Seriously: Thirty-two teams. Sixteen games. One bye week. Six divisional games and four opposite-conference games per team. It's not super-easy, but when you consider what other sports have to go through to put together a season, it seems kind of like paint-by-number scheduling.
And this is the best they can come up with for the Browns?

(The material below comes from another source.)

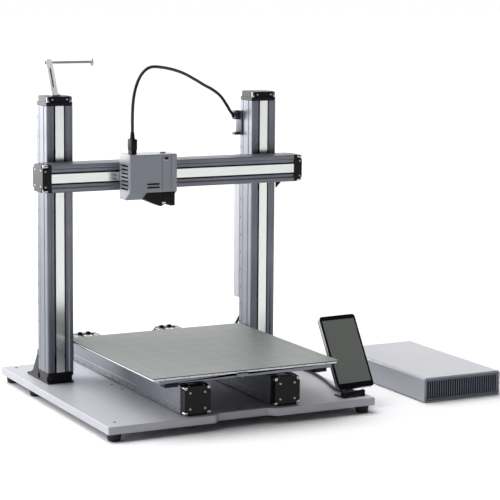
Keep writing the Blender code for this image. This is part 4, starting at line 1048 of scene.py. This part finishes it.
nozzle = show("hot_end", hot_end(), "head", copper)
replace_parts(nozzle, "hot_end_nozzle")
front_half = 7.2 * MM
duct_front = block((nozzle_axis.x - front_half, duct_low.y, nozzle_low.z + 8 * MM),
                   (nozzle_axis.x + front_half, duct_low.y + 1.6 * MM, duct_high.z), 0.3 * MM)
show("duct_front", duct_front, "head", black_plastic)
heater = block((nozzle_axis.x - 6.6 * MM, nozzle_axis.y - 6.8 * MM, nozzle_low.z + 4.4 * MM),
               (nozzle_axis.x + 6.6 * MM, nozzle_axis.y + 6.4 * MM, nozzle_low.z + 9 * MM), 0.5 * MM)
show("heater_block", heater, "head", bright_steel)


def painted_shade_liner():
    """Dark sheets just inside the cover, painted shade that the vents and slots look on to."""
    inside = WALL + 3 * MM
    front, back = cover_low.y + inside, cover_high.y - 9 * MM
    low, high = cover_low.z + SLANT_UP + 2 * MM, cover_high.z - WALL - 1 * MM
    sides = [block((x - 0.2 * MM, front + 1 * MM, low), (x + 0.2 * MM, back, high), 0)
             for x in (cover_low.x + inside, cover_high.x - inside)]
    return gathered(*sides, block((cover_low.x + inside + 1 * MM, front, low),
                                  (cover_high.x - inside - 1 * MM, front + 0.5 * MM, high - 2 * MM), 0))


def slot_shade_bars():
    """Dark bars in the two front slots, a little behind the cover's face: painted shade of the head's inside."""
    left, z = cover_low.x + SLOT_IN + SLOT_CLEARANCE, cover_low.z + SLOT_UP
    right = left + SLOT_WIDTH - 2 * SLOT_CLEARANCE
    bars = [block((left, cover_low.y + 0.6 * MM, z - drop - SLOT_HALF),
                  (right, cover_low.y + WALL, z - drop + SLOT_HALF), 0)
            for drop in (0, SLOT_PITCH)]
    return gathered(*bars)


# Painted shade: dark sheets inside the head, where the vents and slots show its shaded inside.
show("head_liner", painted_shade_liner(), "head", black_plastic)
# Painted shade: dark bars that fill the two front slots, where the inside of the head is in shade.
show("head_slot_grilles", slot_shade_bars(), "head", black_plastic)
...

Home games against Pittsburgh and Cincinnati to start the season, a West Coast trip to Oakland in Week 3, back home to face the Ravens in Week 4, then on to Massachusetts to face the Patriots in Week 5?

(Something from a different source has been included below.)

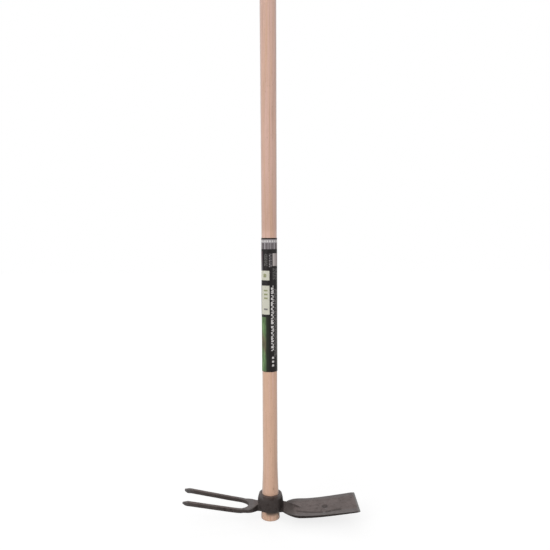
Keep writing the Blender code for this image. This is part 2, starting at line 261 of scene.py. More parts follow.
def floor_paint():
    paint = Paint("floor_paint")
    seen = paint.seen()
    reach = paint.apart(EVEN, ORIGIN)
    glow = paint.span(reach, FLOOR_NEAR_REACH, FLOOR_FAR_REACH, FLOOR_GLOW_NEAR, FLOOR_GLOW_FAR, "LINEAR")
    paint.give("Emission Color", WHITE)
    paint.give("Emission Strength", paint.math("MULTIPLY", seen, glow))
    paint.give("Specular IOR Level", 0.0)
    paint.colour = paint.span(seen, 0.0, 1.0, FLOOR_TONE, FLOOR_SEEN_TONE)
    return paint.finish(FLOOR_ROUGHNESS)


def surroundings():
    white_world()
    half = 0.5 * FLOOR_SIZE
    sides = ((-half, -half), (half, -half), (half, half), (-half, half))
    corners = [(x, y, -FLOOR_DROP) for x, y in sides]
    floor = mesh_object("floor", corners, [(0, 1, 2, 3)], floor_paint())
    for box in SOFT_BOXES:
        soft_box(*box)


# Beech handle
HANDLE_SIDES = 96
HANDLE_STEP = 0.005
HANDLE_SWING = 0.00008
HANDLE_SWING_SCALE = 1.7
HANDLE_SWING_ALONG = 9.0
LEAST_UNEVEN_RADIUS = 0.006
HANDLE_MERGE = 0.00001
HANDLE_SHARP_ANGLE = math.radians(50.0)
BEECH_PINK = (0.694, 0.455, 0.380)
BEECH_TAN = (0.676, 0.431, 0.308)
BEECH_DARK = (0.470, 0.290, 0.200)
BEECH_PALE = (0.700, 0.520, 0.330)
BEECH_RED = (0.560, 0.300, 0.215)
# Painted shade under the eye's lower rim, on the butt
BEECH_SHADE_UNDER_EYE = (0.075, 0.055, 0.045)
FLECK_TONE = (0.330, 0.165, 0.095)
KNOT_TONE = (0.150, 0.085, 0.050)
BEECH_SPECULAR = 0.12
BEECH_SHEEN = 0.75
BEECH_SHEEN_SPREAD = 0.45
BEECH_SHEEN_TINT = (0.700, 0.920, 1.000)
BEECH_ROUGHNESS = (0.30, 0.80, 0.66, 0.80)

# Year rings round the pith, of which the late wood is the dark part
PITH_PLACE = (0.034, -0.021, 0.0)
PITH_STRETCH = (1.0, 1.0, 0.0)
RING_SPACING = 0.0030
RING_WAVER = 0.0075
LATE_WOOD = 0.86
LATE_WOOD_REACH = 0.16

# Pink wood passes into tan by the cloud grain, and slowly along the handle
TAN_SPAN = (0.36, 0.64)
TAN_DRIFT = (0.05, 0.75, 0.12, -0.10)
FLECK_SPAN = (0.66, 0.73)
KNOT_PLACE = (0.0053, -0.0127, 0.0558)
KNOT_STRETCH = (1.0, 1.0, 0.55)
KNOT_SPAN = (0.0012, 0.0004)
FLECK_SINK = -0.4
KNOT_SINK = -0.8
BEECH_RELIEF = 0.00006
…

Not only does it mean the Browns face three road divisional games from Nov. 11 on, if Romeo Crennel's 1-11 divisional record as Browns head coach is any indication, it means the Browns have an extremely good chance of having at least four losses in their first five games.

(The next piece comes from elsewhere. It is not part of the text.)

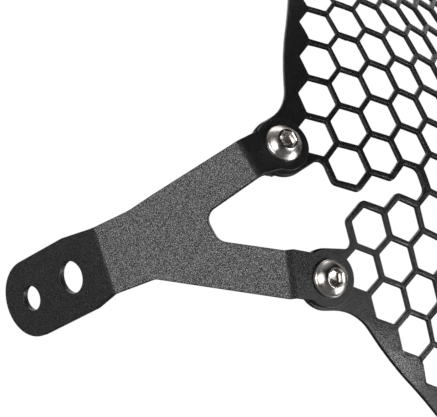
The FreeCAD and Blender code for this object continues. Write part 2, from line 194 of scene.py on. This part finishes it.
class FastenerValues(bpy.types.PropertyGroup):
    colour: bpy.props.FloatVectorProperty(
        name="Steel colour", description="Colour of the stainless fasteners",
        default=(0.60, 0.57, 0.545), subtype="COLOR", min=0, max=1)
    nylon: bpy.props.FloatVectorProperty(
        name="Ring colour", description="Colour of the nylon rings in the lock nuts",
        default=(0.72, 0.71, 0.66), subtype="COLOR", min=0, max=1)
    head: bpy.props.FloatProperty(
        name="Head diameter", description="Diameter of the button head",
        default=10.5 * MM, unit="LENGTH", min=0)
    head_height: bpy.props.FloatProperty(
        name="Head height", description="Height of the button head",
        default=3.3 * MM, unit="LENGTH", min=0)
    key: bpy.props.FloatProperty(
        name="Key size", description="Width across the flats of the socket",
        default=4.0 * MM, unit="LENGTH", min=0)
    thread: bpy.props.FloatProperty(
        name="Thread diameter", description="Outside diameter of the thread",
        default=6.0 * MM, unit="LENGTH", min=0)
    thread_pitch: bpy.props.FloatProperty(
        name="Thread pitch", description="Distance from one turn of the thread to the next",
        default=1.0 * MM, unit="LENGTH", min=0)


class StageValues(bpy.types.PropertyGroup):
    key_power: bpy.props.FloatProperty(
        name="Side light", description="Power of the large light at the guard's left",
        default=7.0, unit="POWER", min=0)
    front_power: bpy.props.FloatProperty(
        name="Front light", description="Power of the low light in front of the guard",
        default=6.8, unit="POWER", min=0)
    back_power: bpy.props.FloatProperty(
        name="Back light", description="Power of the weak light behind the left bracket",
        default=0.45, unit="POWER", min=0)
    low_power: bpy.props.FloatProperty(
        name="Low light", description="Power of the light below that catches the screw heads",
        default=1.3, unit="POWER", min=0)
    top_power: bpy.props.FloatProperty(
        name="Top light", description="Power of the light above",
        default=3.0, unit="POWER", min=0)
    drop: bpy.props.FloatProperty(
        name="Floor depth", description="Distance from the guard's lowest point to the floor",
        default=0.5, unit="LENGTH", min=0)


def values(name):
    return getattr(bpy.context.scene, name)


# Shader groups that more than one material uses

def new_group(name, inputs, outputs):
    """Shader node group with named sockets; each input is (name, kind, default)."""
    group = bpy.data.node_groups.new(name, "ShaderNodeTree")
    for label, kind, default in inputs:
        socket = group.interface.new_socket(label, in_out="INPUT", socket_type="NodeSocket" + kind)
        socket.default_value = default
    for label, kind in outputs:
        group.interface.new_socket(label, in_out="OUTPUT", socket_type="NodeSocket" + kind)
    return group, group.nodes.new("NodeGroupInput"), group.nodes.new("NodeGroupOutput")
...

Regardless of the impact of this year's free agent and draft classes, regardless of whether Kellen Winslow Jr. is healthy enough to play by September, nobody in their right mind thinks the Browns are going to be improved enough to win consistently in the AFC's toughest division next year. To ask the Browns to play each divisional opponent one time before the leaves even start turning is cruel and unusual punishment.
If Crennel is truly skating on thin ice with the front office, this early-season gauntlet might ensure that he is out the door before the first Autumn frost, paving the way for interim coach Rob Chudzinski or interim coach Todd Grantham, and another runaway late-season freight train.
The Browns are not a very confident organization right now. The slightest bit of adversity causes their fragile collective ego to tip over and smash into a million pieces. To ask them to face the brutal Steeler defense and high-powered Bengal offense right out of the gate with no respite is akin to taking a sledgehammer to their psyche and just getting the carnage over with.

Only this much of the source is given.